Thanks for the read and the comments!

I appreciate you bringing forth the STC range. I was attempting to highlight how the STC rating by itself without futher details of the TL numbers at different frequencies is most helpful for typical speech or common applications, not the complex needs of a dedicated music space.

I really appreciate you expanding on the use of drywall to "tune" a room. I included the editorial because it needed to be mentioned, but would be beyond the needs of that article to go into detail. You brought it forth in terms of balance, meaning: if there is an ultimate goal of performance and aesthetics...which choices are the best for each person??? Nice emphasis.

I like this forum a great deal. It allows points to be brought into the light and better focused. What a tremendous way to communicate.

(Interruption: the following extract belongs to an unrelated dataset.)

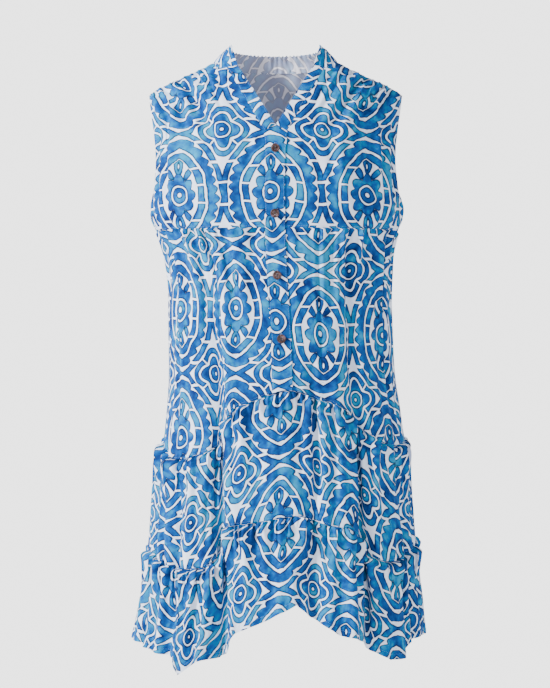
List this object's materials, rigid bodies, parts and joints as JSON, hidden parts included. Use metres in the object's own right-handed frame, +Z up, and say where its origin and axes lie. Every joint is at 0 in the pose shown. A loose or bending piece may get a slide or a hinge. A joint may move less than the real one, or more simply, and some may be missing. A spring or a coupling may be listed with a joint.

I guess I'm giving kudos to Gene and Audioholics for some great structure and planning.

Hope you're well!
 
B

bigeric

Audiophyte
Into the details ...

This is a great thread, exactly what I need to make the next step forward in my construction planning.

I'm building a theater in my basement on a shoestring budget but, being an engineer, I want to get the bones of the room right so that I have a solid foundation for the theater of my dreams when I can afford it.

I'm looking for a bit more detail on how to make my room have good acoustical performance. Here are some of the things I'm working with based on a lot of reading on the forums:

Front wall, poured concrete. I've been planning to stud in a wall and have a false, acoustically transparent screen wall. Total flexibility in materials and distance of the stud wall from the concrete.

Left side wall, poured concrete. Total flexibility in materials and distance of the stud wall from the concrete.

Right wall, stud wall. Total flexibility in materials and some flexibility on location to balance room width and audio performance. Backs to a storage room and hallway, no room directly adjacent.

Back wall, stud wall. Total flexibility in materials and location. Backs to a utility room / workshop.

Estimated room dimensions:
front third 12-12 1/2 feet wide
rear two thirds 14-14 1/2 feet wide, door on right side aisle on right side

Estimated screen size:
8-9 feet wide

Estimated viewing locations:
row at 11 feet from screen
row at 16.5 feet from screen
bar behind second row

Thanks in advance,
Eric
 
S

Sasquatch

Audiophyte
So I could improve the acoustics of our TV room by adding a layer of ordinary foam insulation to the back wall and covering that with a layer of Hardiboard? That would sort of mimic the the effect of the inner wall often built in studios? The back wall of our room is normal timber/drywall construction and adjoins the garage. Does the garage space then factor into the room design? Could I add anything to the garage side of the wall to improve the TV room acoustics?

Our TV room is very small. So I can't sacrifice a ton of space building extra walls and adding massive traps everywhere. And the couch has to be on the back wall. So there isn't room behind the seating to add much of any treatment to the back wall.